Jarrod M. Gogolski, Kathryn M. L. Taylor-Pashow, Tracy S. Rudisill, Michael L. Restivo, John M. Pareizs, Robert J. Lascola, Patrick E. O’Rourke, William. E. Daniel
Nuclear Technology | Volume 208 | Number 12 | December 2022 | Pages 1867-1875
Technical Paper | doi.org/10.1080/00295450.2022.2092358
Articles are hosted by Taylor and Francis Online.

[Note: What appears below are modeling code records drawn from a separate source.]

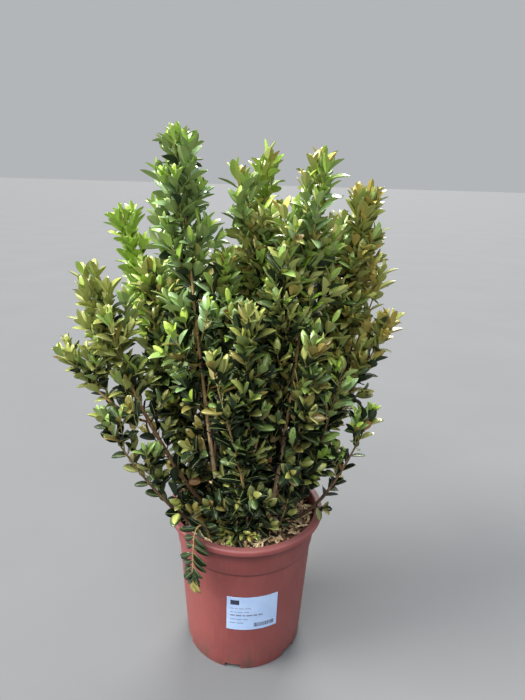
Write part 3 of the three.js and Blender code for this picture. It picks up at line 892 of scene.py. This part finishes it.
def make_label():
    paper = Heap()
    patch(paper, 0, 0, LABEL["width"], LABEL["height"], 0, LABEL["thickness"] - 0.15, 0)
    # The paper's blue is painted shade: the blue of skylight on a white label in shade, put into its
    # colour.
    stops = [(0.35, (0.44, 0.61, 0.93)), (0.7, (0.52, 0.68, 0.98))]
    look = grainy("label_paper", (0.38, 0.45), 1, (60.0, 4.0), stops, (0.1, 0.0003))
    carried(paper.piece("blank_label", [look]), "label", "label")
    ink = plain_material("label_ink", (0.035, 0.04, 0.075), 0.4)
    grey = plain_material("label_grey_ink", (0.20, 0.22, 0.28), 0.4)
    carried(make_marks().piece("label_marks", [ink, grey]), "label", "label")


# Stems, boughs and shoots.


def tube(heap, points, radii, sides, slot, hint=FRONT, level_foot=False):
    """A round tapering tube through the points, closed at both ends."""
    points = np.asarray(points)
    turns = 2 * np.pi * np.arange(sides) / sides
    rows = []
    side = hint
    count = len(points)
    for i, point in enumerate(points):
        axis = unit(points[min(i + 1, count - 1)] - points[max(i - 1, 0)])
        if i == 0 and level_foot:
            axis = UP
        side = squared(side, axis)
        spokes = np.cos(turns)[:, None] * side + np.sin(turns)[:, None] * np.cross(axis, side)
        rows.append(point + spokes * np.asarray(radii[i]).reshape(-1, 1))
    walls, ends = ring_faces(count, sides)
    heap.add(np.concatenate(rows), (walls, slot, True), (ends, slot, False))


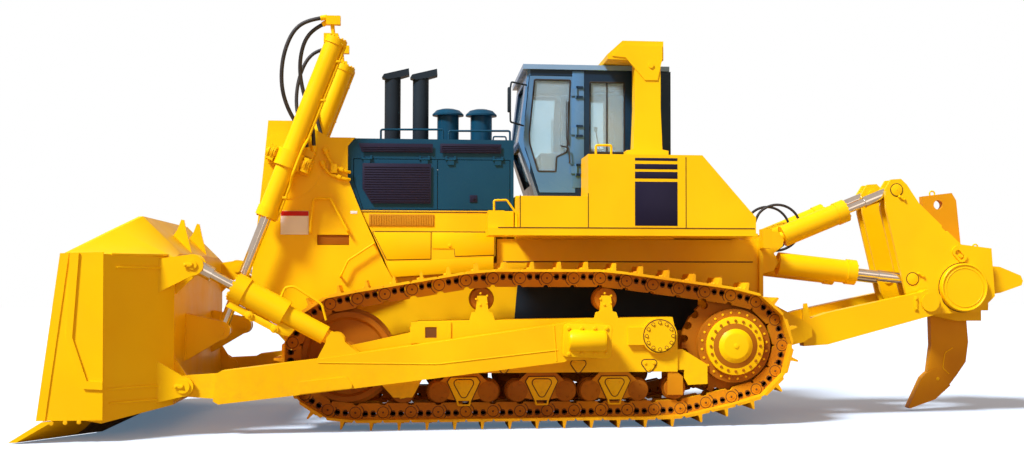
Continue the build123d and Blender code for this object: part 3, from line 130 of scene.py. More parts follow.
def sun(name, shines_from, strength, spread, colour):
    """A sun lamp that shines from the given direction towards the machine."""
    data = bpy.data.lights.new(name, "SUN")
    data.energy, data.color, data.angle = strength, colour, spread
    added(name, data).rotation_euler = Vector(shines_from).to_track_quat("Z", "Y").to_euler()


sun("key", (-0.80, -0.68, 1.15), 5.3, radians(12), (0.88, 0.93, 1.0))
sun("fill", (0.25, -1.0, 0.15), 0.30, radians(40), (1.0, 0.86, 0.72))

bpy.ops.mesh.primitive_plane_add(size=160, location=(0, 0, -0.002))
floor = bpy.context.object
floor.name = "floor"
floor_finish = bpy.data.materials.new("pale_floor")
floor_finish.use_nodes = True
tree = floor_finish.node_tree
to_camera = add_node(tree, "LightPath", {})["Is Camera Ray"]
tone = add_node(tree, "Mix", {"Factor": to_camera, "A": (0.34, 0.27, 0.20), "B": (0.64, 0.72, 0.82)},
                data_type="RGBA")["Result"]
matt = tree.nodes["Principled BSDF"]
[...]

The dissolution of used nuclear fuel generates a variety of off-gasses including flammable hydrogen and other species that are a concern for environmental release. The H-Canyon facility at the Savannah River Site is currently dissolving aluminum-clad research reactor fuel from material test reactors and the High Flux Isotope Reactor (HFIR) using a mercury-catalyzed nitric acid flowsheet. Savannah River National Laboratory recently developed and deployed a Raman spectrometer to monitor the off-gas stream from the dissolution process. Results from these measurements indicated a lack of the expected hydrogen, nitrous oxide, and nitric oxide in the off-gas stream. It was proposed that the silver on the silver nitrate–coated berl saddles present in the reactors for iodine capture were acting as a catalytic hydrogen recombiner. Nitric oxide is readily oxidized to nitrogen dioxide under normal conditions, but it was unclear what happened to the nitrous oxide. A laboratory-scale iodine reactor was assembled and filled with silver nitrate–coated berl saddles to help ascertain the fate of nitrous oxide and hydrogen. Testing with this laboratory-scale reactor observed the recombination of hydrogen when a simulated dissolver off-gas was passed through the reactor containing silver nitrate–coated berl saddles at the approximate temperatures seen in H-Canyon. However, the nitrous oxide concentration was unchanged, suggesting a more complex process occurring within the off-gas stream before it reaches the iodine reactors at H-Canyon.